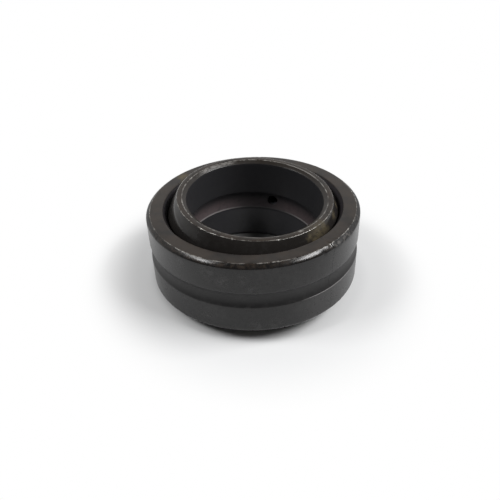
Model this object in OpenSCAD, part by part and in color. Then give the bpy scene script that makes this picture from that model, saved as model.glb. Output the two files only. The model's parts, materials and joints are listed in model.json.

==

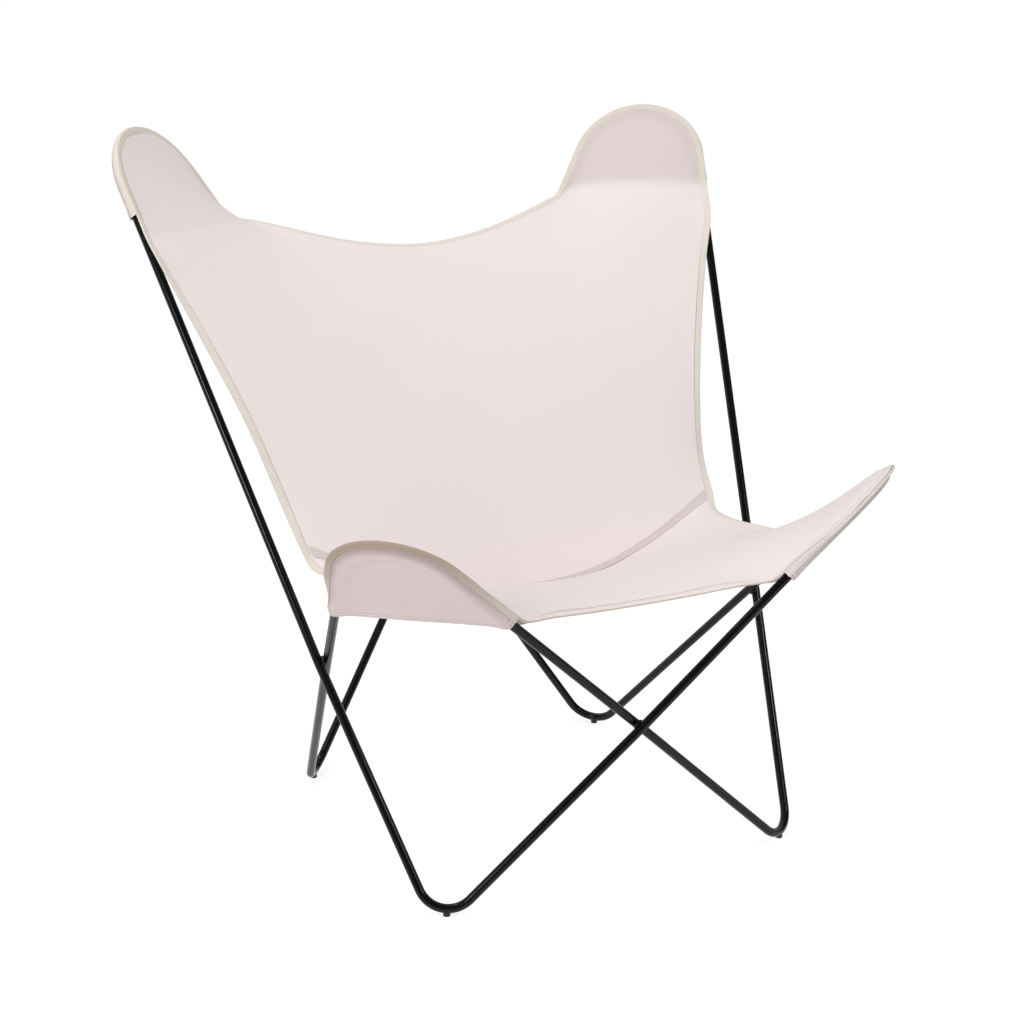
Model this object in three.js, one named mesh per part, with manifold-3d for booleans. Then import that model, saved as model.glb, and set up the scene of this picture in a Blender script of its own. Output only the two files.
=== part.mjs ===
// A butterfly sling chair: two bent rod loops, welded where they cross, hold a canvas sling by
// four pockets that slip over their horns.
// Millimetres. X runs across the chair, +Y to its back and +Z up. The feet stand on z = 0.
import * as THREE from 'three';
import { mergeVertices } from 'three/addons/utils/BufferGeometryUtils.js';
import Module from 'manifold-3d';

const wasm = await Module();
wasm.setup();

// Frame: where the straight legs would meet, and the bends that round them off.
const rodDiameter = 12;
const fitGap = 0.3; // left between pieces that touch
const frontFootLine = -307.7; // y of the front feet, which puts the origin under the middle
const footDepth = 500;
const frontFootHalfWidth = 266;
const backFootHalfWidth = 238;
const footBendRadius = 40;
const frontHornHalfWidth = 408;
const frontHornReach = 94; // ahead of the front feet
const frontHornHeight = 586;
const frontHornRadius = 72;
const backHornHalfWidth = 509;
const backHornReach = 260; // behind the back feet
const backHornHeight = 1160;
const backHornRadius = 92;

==

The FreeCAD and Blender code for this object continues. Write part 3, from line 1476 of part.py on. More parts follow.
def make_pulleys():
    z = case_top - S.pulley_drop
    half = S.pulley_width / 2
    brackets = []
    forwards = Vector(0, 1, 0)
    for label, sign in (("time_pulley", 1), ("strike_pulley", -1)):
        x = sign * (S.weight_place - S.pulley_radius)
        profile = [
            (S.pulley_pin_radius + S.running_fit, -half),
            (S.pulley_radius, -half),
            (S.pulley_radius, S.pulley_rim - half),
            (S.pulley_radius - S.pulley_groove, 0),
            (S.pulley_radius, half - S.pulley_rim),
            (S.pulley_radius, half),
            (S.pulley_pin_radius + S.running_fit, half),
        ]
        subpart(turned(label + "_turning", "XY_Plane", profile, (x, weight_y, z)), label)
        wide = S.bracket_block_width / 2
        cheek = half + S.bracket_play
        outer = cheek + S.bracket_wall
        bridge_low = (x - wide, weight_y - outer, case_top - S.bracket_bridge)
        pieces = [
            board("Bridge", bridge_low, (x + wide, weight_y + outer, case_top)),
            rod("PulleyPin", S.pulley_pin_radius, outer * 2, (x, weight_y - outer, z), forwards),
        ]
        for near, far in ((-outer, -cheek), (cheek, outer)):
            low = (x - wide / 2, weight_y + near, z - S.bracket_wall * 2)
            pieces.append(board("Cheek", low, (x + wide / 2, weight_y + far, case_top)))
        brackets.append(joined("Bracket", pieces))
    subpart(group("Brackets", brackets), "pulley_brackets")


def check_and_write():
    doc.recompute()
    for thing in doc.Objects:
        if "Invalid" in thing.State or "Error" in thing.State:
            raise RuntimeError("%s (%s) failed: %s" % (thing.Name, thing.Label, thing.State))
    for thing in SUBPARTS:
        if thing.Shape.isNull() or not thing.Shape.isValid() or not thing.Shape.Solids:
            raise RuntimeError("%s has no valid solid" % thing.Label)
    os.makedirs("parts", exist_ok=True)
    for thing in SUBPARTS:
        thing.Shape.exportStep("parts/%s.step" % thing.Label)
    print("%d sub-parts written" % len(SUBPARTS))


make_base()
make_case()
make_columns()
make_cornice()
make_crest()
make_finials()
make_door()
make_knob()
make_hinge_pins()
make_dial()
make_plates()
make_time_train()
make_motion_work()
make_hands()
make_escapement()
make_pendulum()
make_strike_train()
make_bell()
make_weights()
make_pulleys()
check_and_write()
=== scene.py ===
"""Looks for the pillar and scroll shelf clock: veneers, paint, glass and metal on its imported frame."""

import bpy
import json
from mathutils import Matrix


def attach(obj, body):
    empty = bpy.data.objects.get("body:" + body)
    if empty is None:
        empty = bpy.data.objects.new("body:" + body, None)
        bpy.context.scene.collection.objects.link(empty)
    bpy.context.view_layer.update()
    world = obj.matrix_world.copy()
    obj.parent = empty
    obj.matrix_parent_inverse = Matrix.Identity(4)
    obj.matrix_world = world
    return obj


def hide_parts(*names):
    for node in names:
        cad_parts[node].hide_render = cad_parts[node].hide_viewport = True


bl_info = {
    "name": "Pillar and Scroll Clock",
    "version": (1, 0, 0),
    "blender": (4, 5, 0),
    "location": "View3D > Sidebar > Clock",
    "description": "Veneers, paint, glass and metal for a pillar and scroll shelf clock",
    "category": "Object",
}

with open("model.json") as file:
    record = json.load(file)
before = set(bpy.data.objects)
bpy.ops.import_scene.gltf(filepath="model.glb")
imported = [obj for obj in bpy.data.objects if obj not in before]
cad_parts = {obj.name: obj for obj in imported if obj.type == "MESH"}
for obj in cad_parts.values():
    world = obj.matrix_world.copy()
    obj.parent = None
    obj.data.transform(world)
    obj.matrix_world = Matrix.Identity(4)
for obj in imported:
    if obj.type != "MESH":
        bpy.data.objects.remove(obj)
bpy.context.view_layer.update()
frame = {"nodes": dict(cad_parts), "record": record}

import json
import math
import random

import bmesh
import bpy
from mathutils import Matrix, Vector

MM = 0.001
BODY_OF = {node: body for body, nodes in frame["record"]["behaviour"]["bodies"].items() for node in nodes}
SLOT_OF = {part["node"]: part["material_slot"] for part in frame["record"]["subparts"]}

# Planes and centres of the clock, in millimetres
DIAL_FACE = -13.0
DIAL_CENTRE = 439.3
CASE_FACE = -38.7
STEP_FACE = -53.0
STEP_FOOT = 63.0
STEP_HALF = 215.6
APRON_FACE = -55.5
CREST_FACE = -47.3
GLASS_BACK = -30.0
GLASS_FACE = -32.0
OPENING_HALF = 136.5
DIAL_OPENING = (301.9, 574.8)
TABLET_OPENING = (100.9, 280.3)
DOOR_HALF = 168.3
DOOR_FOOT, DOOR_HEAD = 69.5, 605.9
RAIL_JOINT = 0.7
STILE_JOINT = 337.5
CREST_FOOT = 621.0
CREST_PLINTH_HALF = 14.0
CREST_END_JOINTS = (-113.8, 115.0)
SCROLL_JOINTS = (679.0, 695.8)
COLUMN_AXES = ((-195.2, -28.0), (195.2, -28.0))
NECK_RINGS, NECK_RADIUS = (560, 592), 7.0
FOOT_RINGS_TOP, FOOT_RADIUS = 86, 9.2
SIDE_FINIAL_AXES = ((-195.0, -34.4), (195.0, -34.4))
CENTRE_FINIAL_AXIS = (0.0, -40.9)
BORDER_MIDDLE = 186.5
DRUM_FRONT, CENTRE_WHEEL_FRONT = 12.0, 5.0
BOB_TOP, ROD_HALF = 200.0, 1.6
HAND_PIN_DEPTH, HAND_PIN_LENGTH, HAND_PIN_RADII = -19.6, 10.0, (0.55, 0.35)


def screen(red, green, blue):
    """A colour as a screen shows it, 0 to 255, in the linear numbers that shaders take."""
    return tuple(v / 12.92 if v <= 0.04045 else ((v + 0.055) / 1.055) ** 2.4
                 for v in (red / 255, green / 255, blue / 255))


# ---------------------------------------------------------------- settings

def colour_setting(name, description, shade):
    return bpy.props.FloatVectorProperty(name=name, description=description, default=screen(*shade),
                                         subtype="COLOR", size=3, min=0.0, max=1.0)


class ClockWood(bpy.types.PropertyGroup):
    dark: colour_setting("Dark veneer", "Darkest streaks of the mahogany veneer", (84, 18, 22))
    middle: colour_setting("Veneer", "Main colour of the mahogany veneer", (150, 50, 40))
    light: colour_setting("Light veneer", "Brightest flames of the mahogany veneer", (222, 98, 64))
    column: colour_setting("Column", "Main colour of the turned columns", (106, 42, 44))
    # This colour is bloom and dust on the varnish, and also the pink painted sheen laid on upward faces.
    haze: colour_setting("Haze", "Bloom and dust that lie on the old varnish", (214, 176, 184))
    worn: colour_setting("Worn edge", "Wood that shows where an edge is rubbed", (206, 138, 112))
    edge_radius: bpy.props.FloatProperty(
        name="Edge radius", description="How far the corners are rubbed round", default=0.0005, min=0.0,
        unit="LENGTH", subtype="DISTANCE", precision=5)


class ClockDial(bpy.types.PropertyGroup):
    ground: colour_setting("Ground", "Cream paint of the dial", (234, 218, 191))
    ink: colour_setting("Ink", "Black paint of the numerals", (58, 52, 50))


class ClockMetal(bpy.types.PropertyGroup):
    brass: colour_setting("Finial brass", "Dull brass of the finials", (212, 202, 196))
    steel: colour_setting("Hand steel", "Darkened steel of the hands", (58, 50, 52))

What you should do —
Take exactly the lines from the one containing "make_base()" through the one containing "obj.parent = empty" in the data above, and output them with nothing added.

Response to this task —
make_base()
make_case()
make_columns()
make_cornice()
make_crest()
make_finials()
make_door()
make_knob()
make_hinge_pins()
make_dial()
make_plates()
make_time_train()
make_motion_work()
make_hands()
make_escapement()
make_pendulum()
make_strike_train()
make_bell()
make_weights()
make_pulleys()
check_and_write()
=== scene.py ===
"""Looks for the pillar and scroll shelf clock: veneers, paint, glass and metal on its imported frame."""

import bpy
import json
from mathutils import Matrix


def attach(obj, body):
    empty = bpy.data.objects.get("body:" + body)
    if empty is None:
        empty = bpy.data.objects.new("body:" + body, None)
        bpy.context.scene.collection.objects.link(empty)
    bpy.context.view_layer.update()
    world = obj.matrix_world.copy()
    obj.parent = empty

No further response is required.